--- START INFORMATION SHOWN ---

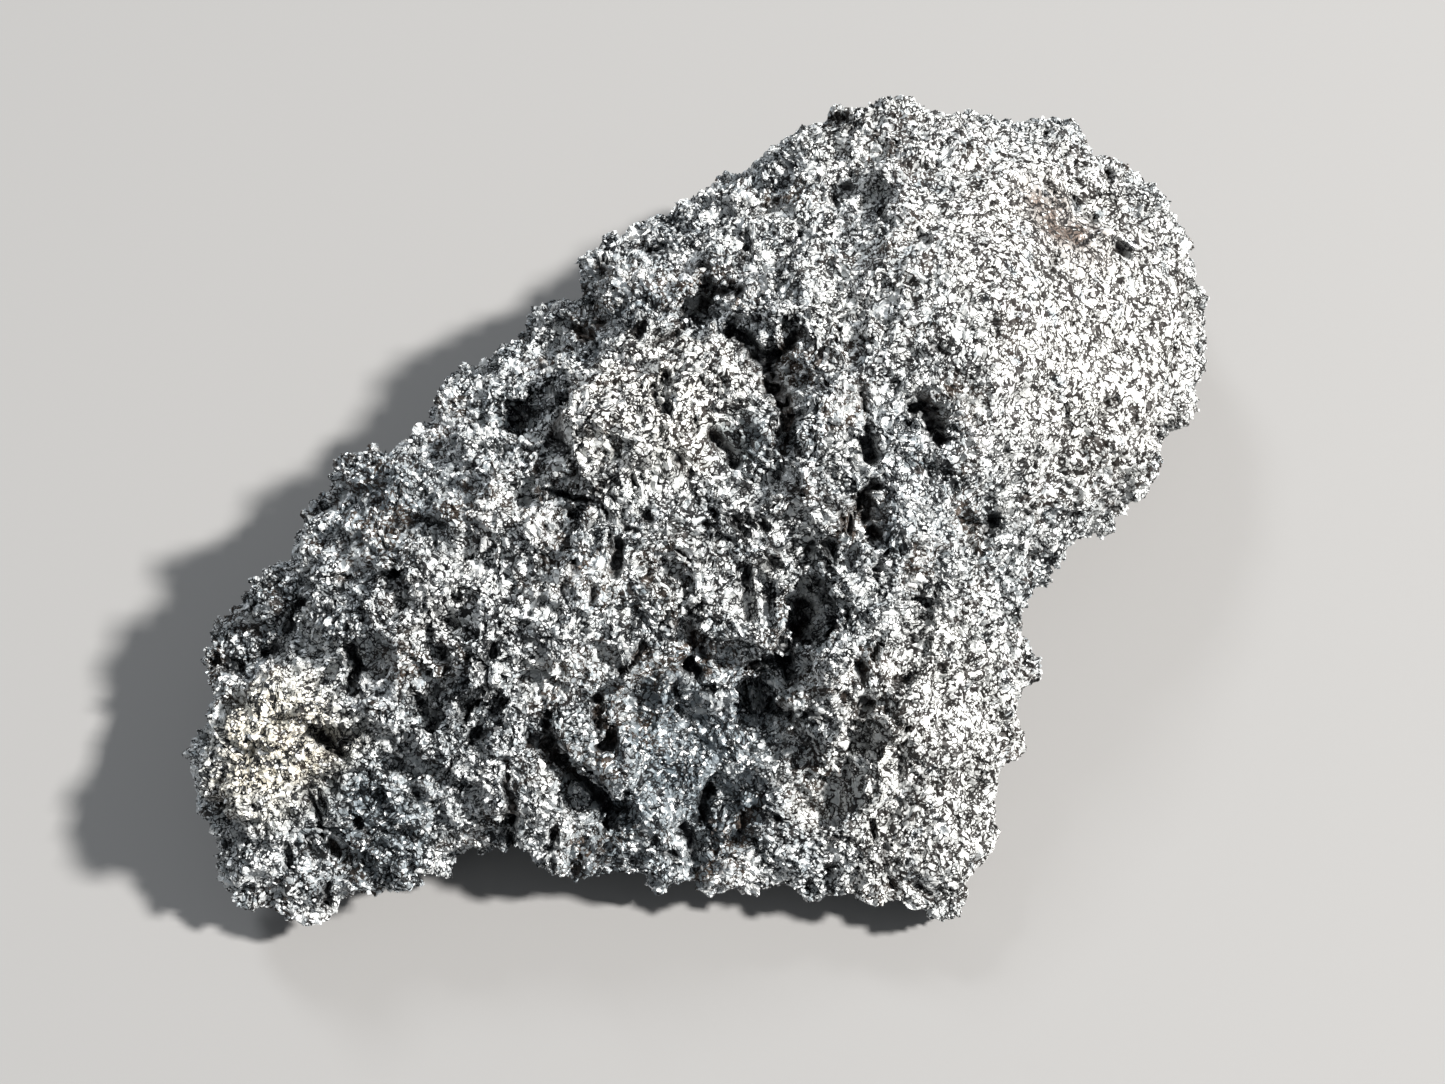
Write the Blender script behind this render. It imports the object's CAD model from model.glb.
from math import cos, pi, radians, sin

import bmesh
import bpy
import numpy as np
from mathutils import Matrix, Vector, noise


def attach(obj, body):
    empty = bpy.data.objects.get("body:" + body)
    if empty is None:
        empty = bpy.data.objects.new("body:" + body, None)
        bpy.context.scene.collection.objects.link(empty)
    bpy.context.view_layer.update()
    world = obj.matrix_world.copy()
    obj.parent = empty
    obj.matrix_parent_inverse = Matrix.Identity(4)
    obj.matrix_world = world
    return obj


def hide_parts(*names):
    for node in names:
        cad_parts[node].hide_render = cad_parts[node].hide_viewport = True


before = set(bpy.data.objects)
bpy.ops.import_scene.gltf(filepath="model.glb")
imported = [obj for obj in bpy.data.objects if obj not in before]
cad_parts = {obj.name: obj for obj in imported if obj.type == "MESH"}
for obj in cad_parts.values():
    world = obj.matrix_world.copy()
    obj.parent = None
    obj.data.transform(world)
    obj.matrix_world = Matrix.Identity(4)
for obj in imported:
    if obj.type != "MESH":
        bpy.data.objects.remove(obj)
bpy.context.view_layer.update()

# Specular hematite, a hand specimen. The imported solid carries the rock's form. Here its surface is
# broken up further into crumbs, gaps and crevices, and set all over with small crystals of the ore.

MM = 0.001
NODE = "specular_hematite"
BODY = "root"
BAKE_MAP = "OFBake"  # the map that the export bakes through

# The camera looks down on the rock as the photograph does. A place on the rock is seen at
# (across, up): millimetres to the right of and above the middle of the view, square to the sight.
SIGHT_ELEVATION = radians(60)
SIGHT_DISTANCE = 218.0
SIGHT_TARGET = Vector((-0.4, -12.4, 20.0))
TO_CAMERA = (0.0, -cos(SIGHT_ELEVATION), sin(SIGHT_ELEVATION))
LENS, FILM_WIDTH = 49.97, 36.0
DRAWN_FROM = 0.01  # what is nearer to the camera than this, in metres, isn't drawn

# The rock's mass: how its mesh is merged, how far each edge is divided, and how its corners are softened
MERGED = 1e-6  # corners of the solid's mesh that are nearer than this, in metres, are one
EDGE_CUTS = 7
ROUNDING = 0.5  # how far the divided facets bulge
SOFTEN_PASSES, SOFTEN_AMOUNT = 5, 0.5
# The mass is four closed pieces, parted along the edges of the solid's facets, each line of them as
# near to upright as they allow. Where it is parted, walls run into the rock.
SLABS = ["rock_mass_a", "rock_mass_b", "rock_mass_c", "rock_mass_d"]
PARTINGS = [-20.0, 3.0, 22.0]  # where the lines are, in millimetres to the right of the middle
WALL_DEPTH = 4.0  # how far below the surface the walls' inner edge lies
LAY_OUT_ANGLE = radians(72)  # facets that turn from each other by less are laid out together
LAY_OUT_MARGIN = 0.002  # the space between what is laid out, in widths of the map

ROUGH_SEED = 5  # draws the mass's crumbs, gaps and ragged edges
# Crumbs on the mass, each as their spacing and height in millimetres
CRUMBS = [(3.6, 0.6), (1.9, 0.6), (1.1, 0.42), (0.7, 0.26)]
CRUMB_STEP = 0.8  # how unevenly neighbouring crumbs stand out, as a part of their height
CRUMB_CROWN = 0.35  # how far a crumb's middle stands out on top of that, as a part of its height
CRUMB_WARP = (0.8, 0.45)  # they are bent out of round: spacing and amount, both in their own spacings
CRUMBS_APART = Vector((19.0, 43.0, 7.0))  # keeps one size from lining up with the next
CELL_SPREAD = 13.7  # takes neighbouring crumbs to cells of their own in the chance pattern
GAPS = (3.2, 0.1, 1.1)  # spacing of the gaps between crumbs, their width in spacings, their depth
GAP_WARP = (0.5, 0.35)  # they wander: spacing and amount, both in the gaps' spacing
GAP_PATCHES = (9.0, -0.1, 0.35)  # they open in patches: spacing, and the noise for none and full
DRAG = (2.2, 0.3)  # spacing and amount of a sideways pull, which gives the crumbs overhangs
JITTER = 0.1  # the finest unevenness, in millimetres
JITTER_CELL = 0.14  # the size of its steps
# Where the rock is calm, as (middle x, y, z, reach in mm, the share of crumbs and gaps that is left out)
CALM = [
    (38.0, 11.0, 32.0, 32.0, 0.7), (24.0, -37.0, 14.0, 19.0, 0.55), (-8.0, -6.0, 42.0, 14.0, 0.3),
    (18.0, 18.0, 38.0, 22.0, 0.4), (-4.0, -36.0, 18.0, 20.0, 0.35),
]
# Where a pale crust has closed over the crystals and evens them out, as (middle x, y, z, reach, share)
CRUSTS = [
    (39.0, 12.0, 31.0, 33.0, 1.0), (24.0, -36.0, 15.0, 24.0, 0.85), (-8.0, -7.0, 43.0, 17.0, 0.75),
    (19.0, 5.0, 44.0, 17.0, 0.55), (20.0, 32.0, 36.0, 18.0, 0.6), (1.0, -22.0, 36.0, 16.0, 0.3),
    (-27.0, -23.0, 33.0, 16.0, 0.3), (-45.0, -38.0, 26.0, 13.0, 0.4), (5.0, 16.0, 37.0, 14.0, 0.3),
]
PATCH_RISE = 1.6  # how steeply a calm or crusted patch rises from its reach to its middle
CRUST_BREAKS = (2.6, 0.35, 0.6)  # it is broken open in places: spacing, and the noise for closed and open
CRUST_NOISE = (1.0, 2.0, 2)  # how that noise's layers weaken, how much finer each is, and how many

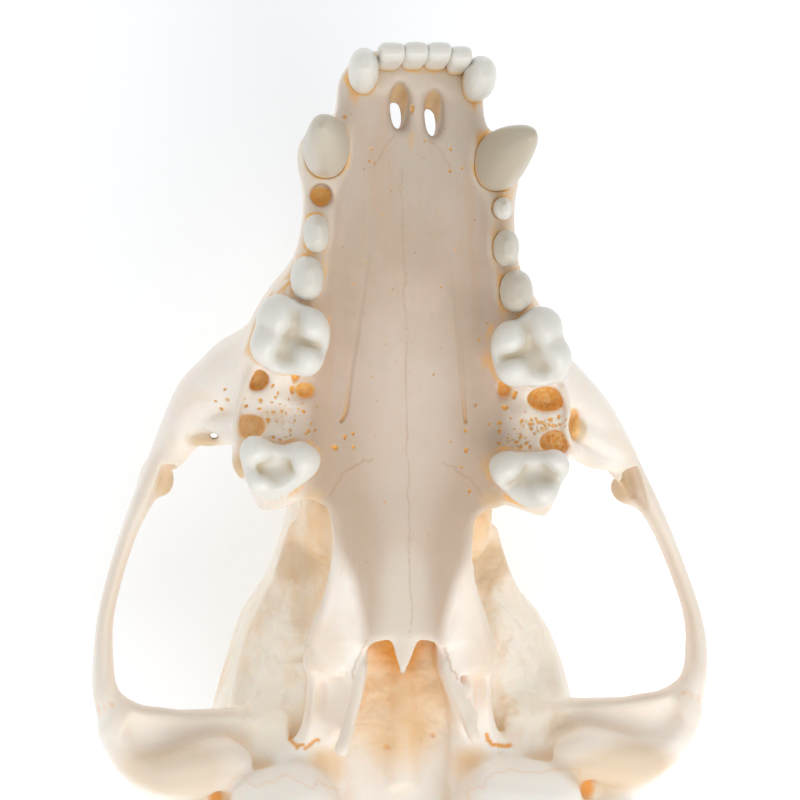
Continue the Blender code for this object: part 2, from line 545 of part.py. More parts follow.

--- END INFORMATION SHOWN ---

- _WORK TO BE COMPLETED_
Repeat the data above, word for word.

- _TASK ANSWER_
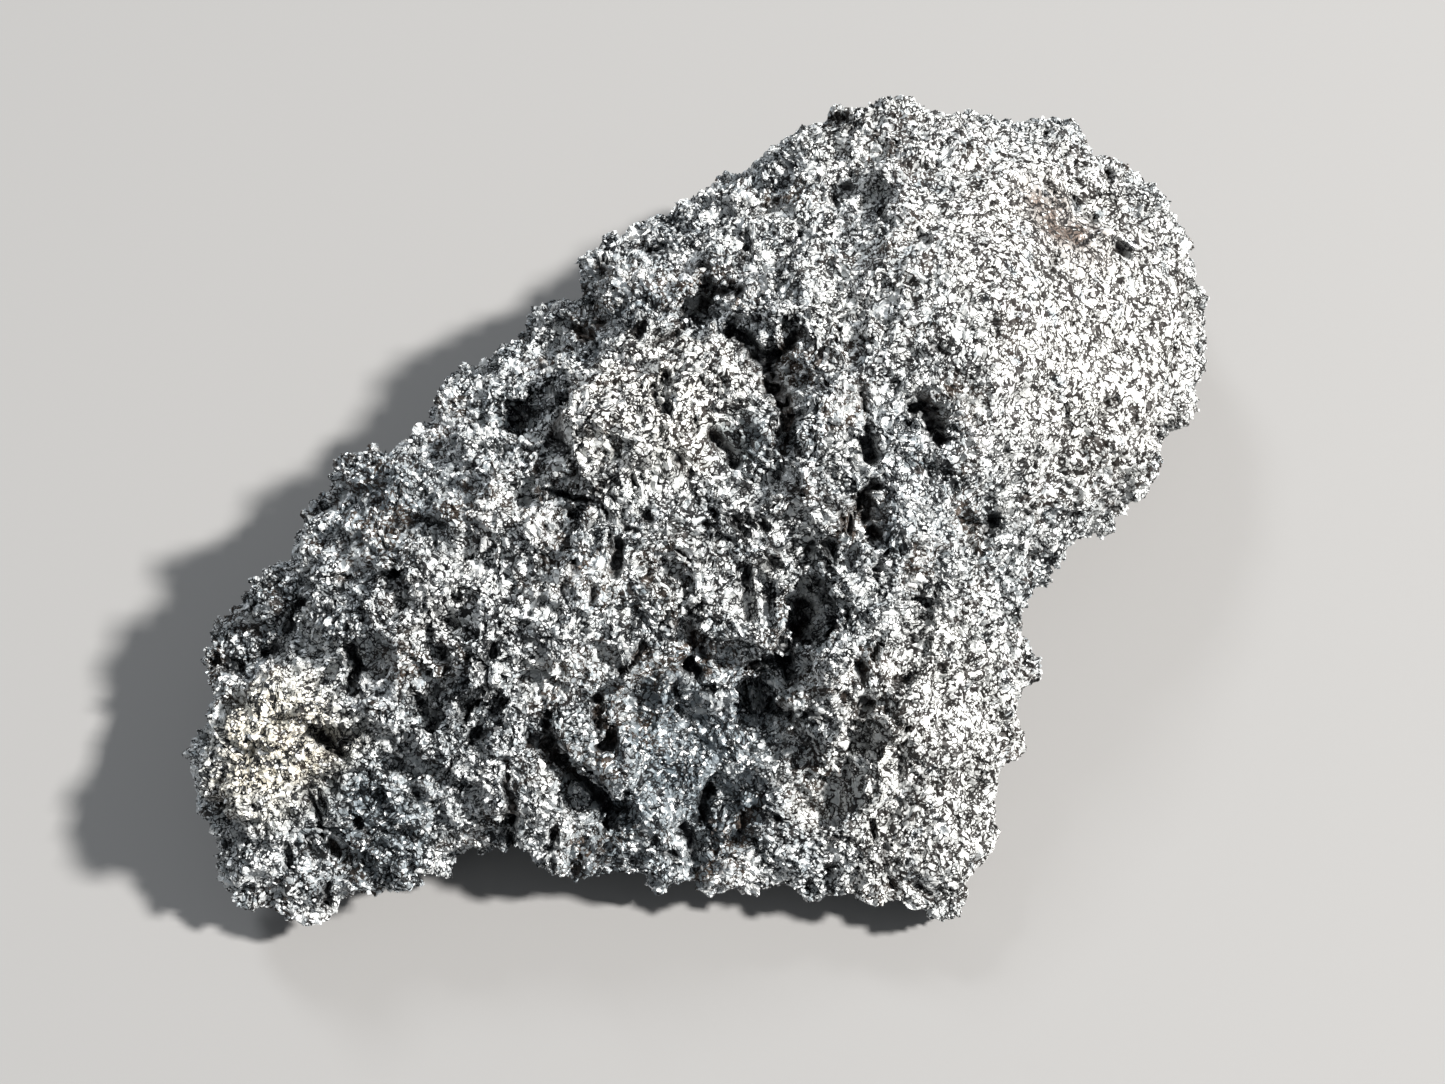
Write the Blender script behind this render. It imports the object's CAD model from model.glb.
from math import cos, pi, radians, sin

import bmesh
import bpy
import numpy as np
from mathutils import Matrix, Vector, noise


def attach(obj, body):
    empty = bpy.data.objects.get("body:" + body)
    if empty is None:
        empty = bpy.data.objects.new("body:" + body, None)
        bpy.context.scene.collection.objects.link(empty)
    bpy.context.view_layer.update()
    world = obj.matrix_world.copy()
    obj.parent = empty
    obj.matrix_parent_inverse = Matrix.Identity(4)
    obj.matrix_world = world
    return obj


def hide_parts(*names):
    for node in names:
        cad_parts[node].hide_render = cad_parts[node].hide_viewport = True


before = set(bpy.data.objects)
bpy.ops.import_scene.gltf(filepath="model.glb")
imported = [obj for obj in bpy.data.objects if obj not in before]
cad_parts = {obj.name: obj for obj in imported if obj.type == "MESH"}
for obj in cad_parts.values():
    world = obj.matrix_world.copy()
    obj.parent = None
    obj.data.transform(world)
    obj.matrix_world = Matrix.Identity(4)
for obj in imported:
    if obj.type != "MESH":
        bpy.data.objects.remove(obj)
bpy.context.view_layer.update()

# Specular hematite, a hand specimen. The imported solid carries the rock's form. Here its surface is
# broken up further into crumbs, gaps and crevices, and set all over with small crystals of the ore.

MM = 0.001
NODE = "specular_hematite"
BODY = "root"
BAKE_MAP = "OFBake"  # the map that the export bakes through

# The camera looks down on the rock as the photograph does. A place on the rock is seen at
# (across, up): millimetres to the right of and above the middle of the view, square to the sight.
SIGHT_ELEVATION = radians(60)
SIGHT_DISTANCE = 218.0
SIGHT_TARGET = Vector((-0.4, -12.4, 20.0))
TO_CAMERA = (0.0, -cos(SIGHT_ELEVATION), sin(SIGHT_ELEVATION))
LENS, FILM_WIDTH = 49.97, 36.0
DRAWN_FROM = 0.01  # what is nearer to the camera than this, in metres, isn't drawn

# The rock's mass: how its mesh is merged, how far each edge is divided, and how its corners are softened
MERGED = 1e-6  # corners of the solid's mesh that are nearer than this, in metres, are one
EDGE_CUTS = 7
ROUNDING = 0.5  # how far the divided facets bulge
SOFTEN_PASSES, SOFTEN_AMOUNT = 5, 0.5
# The mass is four closed pieces, parted along the edges of the solid's facets, each line of them as
# near to upright as they allow. Where it is parted, walls run into the rock.
SLABS = ["rock_mass_a", "rock_mass_b", "rock_mass_c", "rock_mass_d"]
PARTINGS = [-20.0, 3.0, 22.0]  # where the lines are, in millimetres to the right of the middle
WALL_DEPTH = 4.0  # how far below the surface the walls' inner edge lies
LAY_OUT_ANGLE = radians(72)  # facets that turn from each other by less are laid out together
LAY_OUT_MARGIN = 0.002  # the space between what is laid out, in widths of the map

ROUGH_SEED = 5  # draws the mass's crumbs, gaps and ragged edges
# Crumbs on the mass, each as their spacing and height in millimetres
CRUMBS = [(3.6, 0.6), (1.9, 0.6), (1.1, 0.42), (0.7, 0.26)]
CRUMB_STEP = 0.8  # how unevenly neighbouring crumbs stand out, as a part of their height
CRUMB_CROWN = 0.35  # how far a crumb's middle stands out on top of that, as a part of its height
CRUMB_WARP = (0.8, 0.45)  # they are bent out of round: spacing and amount, both in their own spacings
CRUMBS_APART = Vector((19.0, 43.0, 7.0))  # keeps one size from lining up with the next
CELL_SPREAD = 13.7  # takes neighbouring crumbs to cells of their own in the chance pattern
GAPS = (3.2, 0.1, 1.1)  # spacing of the gaps between crumbs, their width in spacings, their depth
GAP_WARP = (0.5, 0.35)  # they wander: spacing and amount, both in the gaps' spacing
GAP_PATCHES = (9.0, -0.1, 0.35)  # they open in patches: spacing, and the noise for none and full
DRAG = (2.2, 0.3)  # spacing and amount of a sideways pull, which gives the crumbs overhangs
JITTER = 0.1  # the finest unevenness, in millimetres
JITTER_CELL = 0.14  # the size of its steps
# Where the rock is calm, as (middle x, y, z, reach in mm, the share of crumbs and gaps that is left out)
CALM = [
    (38.0, 11.0, 32.0, 32.0, 0.7), (24.0, -37.0, 14.0, 19.0, 0.55), (-8.0, -6.0, 42.0, 14.0, 0.3),
    (18.0, 18.0, 38.0, 22.0, 0.4), (-4.0, -36.0, 18.0, 20.0, 0.35),
]
# Where a pale crust has closed over the crystals and evens them out, as (middle x, y, z, reach, share)
CRUSTS = [
    (39.0, 12.0, 31.0, 33.0, 1.0), (24.0, -36.0, 15.0, 24.0, 0.85), (-8.0, -7.0, 43.0, 17.0, 0.75),
    (19.0, 5.0, 44.0, 17.0, 0.55), (20.0, 32.0, 36.0, 18.0, 0.6), (1.0, -22.0, 36.0, 16.0, 0.3),
    (-27.0, -23.0, 33.0, 16.0, 0.3), (-45.0, -38.0, 26.0, 13.0, 0.4), (5.0, 16.0, 37.0, 14.0, 0.3),
]
PATCH_RISE = 1.6  # how steeply a calm or crusted patch rises from its reach to its middle
CRUST_BREAKS = (2.6, 0.35, 0.6)  # it is broken open in places: spacing, and the noise for closed and open
CRUST_NOISE = (1.0, 2.0, 2)  # how that noise's layers weaken, how much finer each is, and how many

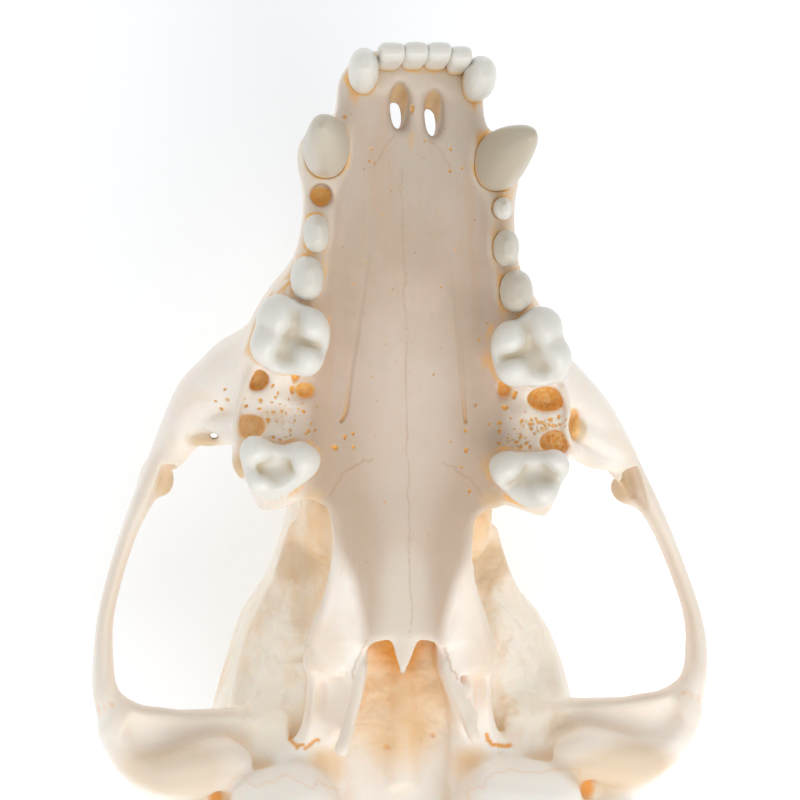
Continue the Blender code for this object: part 2, from line 545 of part.py. More parts follow.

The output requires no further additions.